Halo Top is no exception. There are marketing to our weaknesses. They are counting on our not changing our behavior, except to stock up on substitute ice cream.
Don’t be angry. They are a business. A business who is good at marketing. And they are marketing to you. You who feels a prisoner of habit.
Mostly, they know once you change your behavior, you won’t need them anymore. Because once you change your behavior around food, you can have Haagen Dazs when you feel like ice cream. Because you will no longer be a prisoner to your behavior. Your indulgence will be just that. An occasional treat that doesn’t carry with it the fear of the food or the need to have it every day.
Take the Muffin Top Test
Sometimes we are so desperate to lose weight that we have lost sight of where we stand in our relationship with food. How can you tell if you’re falling down the rabbit hole with a particular food? Take this simple test.
Answer the following questions:
Why am I eating this food?
- I am in the mood for some ice cream, and I happen to really like Halo Top!
- I know I like ice cream. And now I can have a pint every night after dinner.
- I am bored, tired and frustrated.
- One pint is less than 300 calories!
If your answer was anything other than 1, scoop carefully.
Does the thought of this food cause me FORO (Fear Of Running Out)?
- What will happen when I don’t have any left in my freezer? Does that make me anxious?
- Am I already worried about what I will do if I can’t find any at the store?
- Am I afraid of running out because I just know I will have to eat something else “bad” instead if I don’t have this food?
Funny thing is, this can happen with any food. That’s because food is not inherently “bad.” Sure, some foods are there to sustain us, and some are there to tantalize us. Swapping out a low fat low calorie food also has the added danger of luring us into a false sense of security, by having us believe we can eat larger quantities without consequence, making these foods even more of a threat to finding the permanent results we seek.
I’ve heard people say they got into a habit of eating too many protein bars in one day.
I am not a low fat hater
To be clear, I am not anti Halo Top. Low fat low calorie foods have their place. And, as substitutes go, Halo Top does pretty well on the taste side of things.
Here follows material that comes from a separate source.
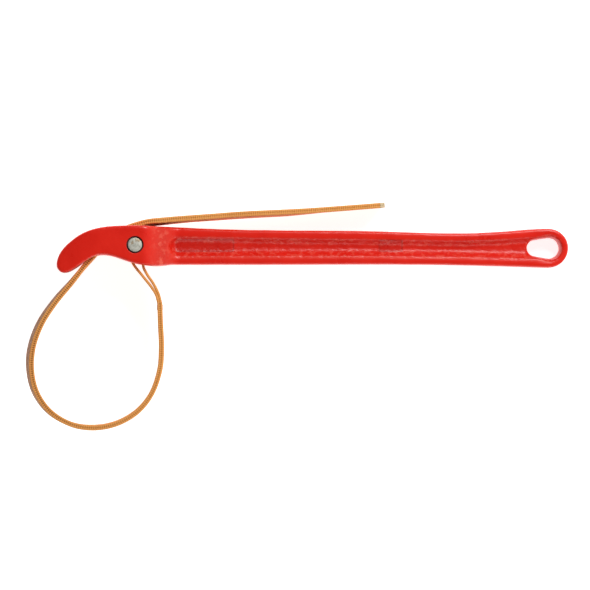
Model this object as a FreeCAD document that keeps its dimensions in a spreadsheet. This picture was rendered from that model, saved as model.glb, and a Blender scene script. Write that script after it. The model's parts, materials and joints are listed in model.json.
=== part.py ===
"""Strap wrench: cast-iron handle with a forked head, a steel pin and a folded webbing strap.

The tool is drawn in its own frame: the pin's centre is the origin, X runs along the handle, Y towards
the side where the tail leaves the head, and Z along the pin. The last section lays it on a table.
"""
import FreeCAD, Part
import math
import os
import Sketcher
from FreeCAD import Placement, Rotation, Vector

os.makedirs("parts", exist_ok=True)
doc = FreeCAD.newDocument("StrapWrench")

# ---------------------------------------------------------------- driving dimensions

DIMENSIONS = [
    ("head_width", 38.0, "across the two cheeks"),
    ("slot_width", 26.0, "gap between the cheeks"),
    ("handle_width", 16.0, "I-section, over the flanges"),
    ("recess_depth", 3.5, "each side of the web"),
    ("shoulder_start", 7.5, "where the cheeks begin to slope down"),
    ("shoulder_end", 22.5, "where the slope meets the flanges"),
    ("slot_back", 8.5, "rear wall of the slot"),
    ("pin_radius", 4.5, "pressed into both cheeks"),
    ("pin_proud", 0.25, "pin end above the cheek face"),
    ("pin_chamfer", 0.4, "both ends of the pin"),
    ("ring_radius", 5.1, "spot face round the pin"),
    ("ring_depth", 0.7, "spot face depth"),
    ("eye_centre_x", 241.8, "end eye of the handle"),
    ("eye_centre_y", -1.7, "end eye of the handle"),
    ("eye_radius", 11.4, "end eye of the handle"),
    ("hang_big_radius", 6.2, "egg-shaped hang hole, outer end"),
    ("hang_small_radius", 4.8, "egg-shaped hang hole, inner end"),
    ("eye_rim", 2.9, "raised rim round the eye, beside the recess"),
    ("strap_width", 25.0, "webbing"),
    ("ply_thickness", 1.4, "one layer of webbing"),
    ("pin_clearance", 0.07, "webbing on the pin"),
    ("body_gap", 0.4, "between stretches that move apart"),
]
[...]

I do, however, take issue with marketing that plays on our weaknesses–oftentimes weaknesses that perpetuate an unhappy lifestyle. Marketing designed to enable continued societal obesity and self-image issues, by simply slapping something else in front of us instead of encouraging us to do the most difficult work it takes to make lasting change. By having us invest in stocking up on pints instead of investing in taking stock in ourselves.
Whatever choice is right for you, think before you scoop.